CBN Warns States Against Excessive Borrowing

The Central Bank of Nigeria (CBN) has urged state governments to reduce dependence on overdrafts and short-term borrowing, warning that reckless fiscal behaviour at the sub-national level could undermine Nigeria’s transition to an inflation-targeting monetary policy framework.

The warning was contained in a statement issued by the apex bank following an engagement with state government stakeholders facilitated through the Nigerian Governors’ Forum Secretariat in Abuja.

According to the Deputy Governor in charge of the Economic Policy Directorate, Muhammad Abdullahi, state governments must adopt stricter fiscal discipline to support ongoing macroeconomic reforms and maintain price stability.

“He urged states to reduce reliance on overdrafts and short-term financing, ensure that borrowing decisions align with debt sustainability thresholds, improve budget realism and revenue forecasting, prioritise expenditure, and better synchronise fiscal calendars with prevailing macroeconomic conditions,” the statement said.

Abdullahi explained that the move toward inflation targeting represents a more transparent and forward-looking monetary policy system that requires stronger cooperation between the central bank and state governments.

According to him, although the CBN remains responsible for monetary policy decisions aimed at controlling inflation, fiscal actions by state governments also play a major role in determining inflation outcomes within a federal system like Nigeria.

He warned that inflation targeting depends heavily on managing public and market expectations, stressing that expansionary spending and borrowing by state governments could weaken the effectiveness of monetary policy measures.

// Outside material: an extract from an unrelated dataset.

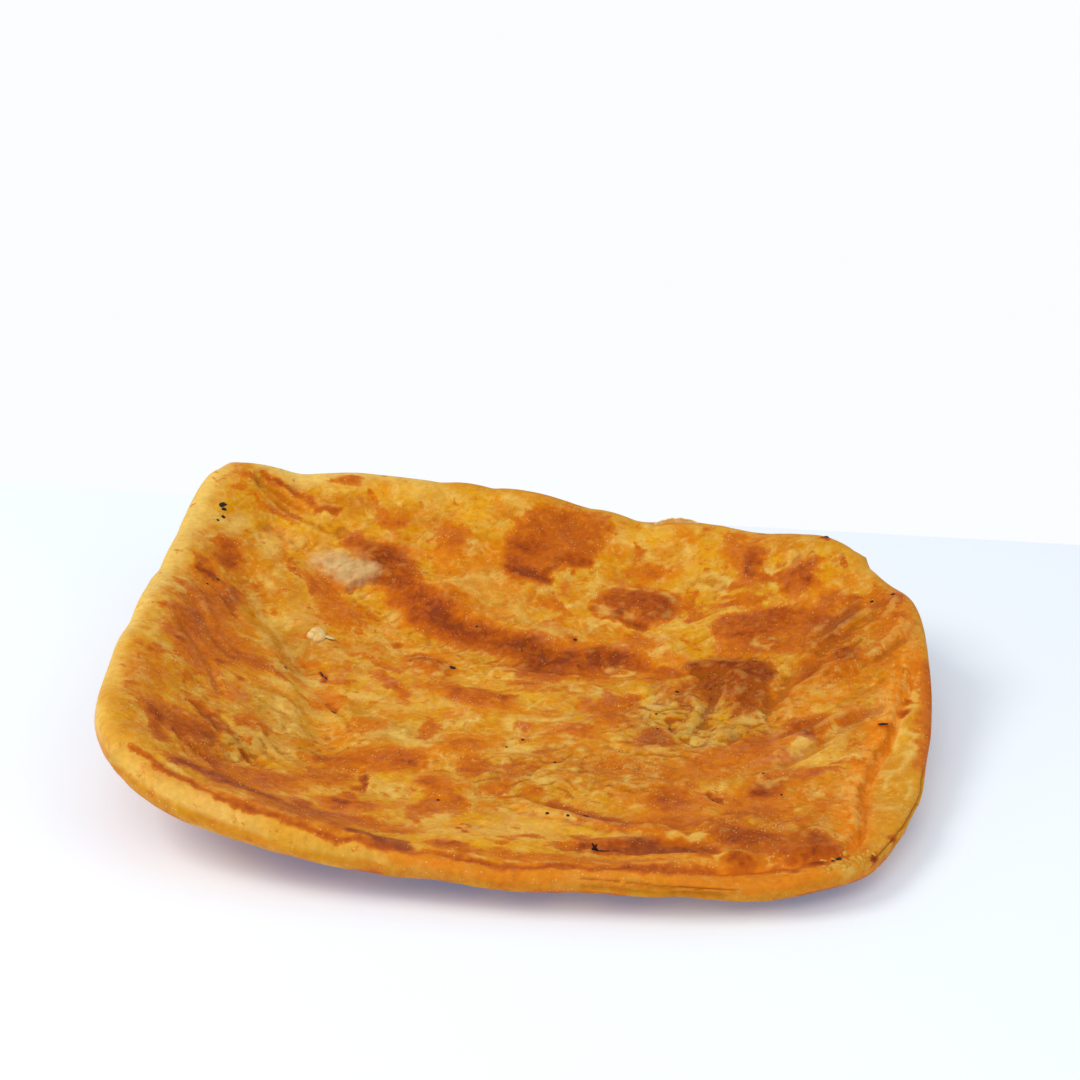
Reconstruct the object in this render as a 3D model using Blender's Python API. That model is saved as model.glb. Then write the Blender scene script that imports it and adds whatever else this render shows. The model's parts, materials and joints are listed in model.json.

The deputy governor further noted that state governments influence inflation through borrowing patterns, debt accumulation, salary obligations, spending behaviour, contractor financing and cash management practices linked to Federation Account Allocation Committee allocations.

“In an inflation targeting regime, persistent, unpredictable or expansionary fiscal behaviour at the sub-national level can significantly undermine price stability,” Abdullahi said.

He added that successful inflation targeting also depends on avoiding fiscal dominance, where governments pressure the central bank to finance deficits, noting that the principle applies to both federal and state governments.

Abdullahi outlined several responsibilities expected from state governments under the new framework, including maintaining fiscal discipline, borrowing responsibly, improving debt and cash management coordination, and strengthening internally generated revenue.

He also warned that excessive supplementary budgets, unplanned spending and unsustainable debt accumulation could trigger liquidity shocks and worsen inflationary pressures.

Speaking further, the Director of the Monetary Policy Department, Victor Oboh, described inflation targeting as a “win-win framework” capable of benefiting households, businesses and governments through improved policy credibility and reduced uncertainty.

The engagement attracted officials from more than 20 states, including commissioners of finance, economic planning officials and accountants-general, who reportedly expressed support for the CBN’s reform agenda.

The development comes amid rising concerns over increasing debt levels among state governments.

Recent data from the Debt Management Office showed that the combined external debt of the 36 states and the Federal Capital Territory rose from $4.80bn at the end of 2024 to $5.68bn by December 2025.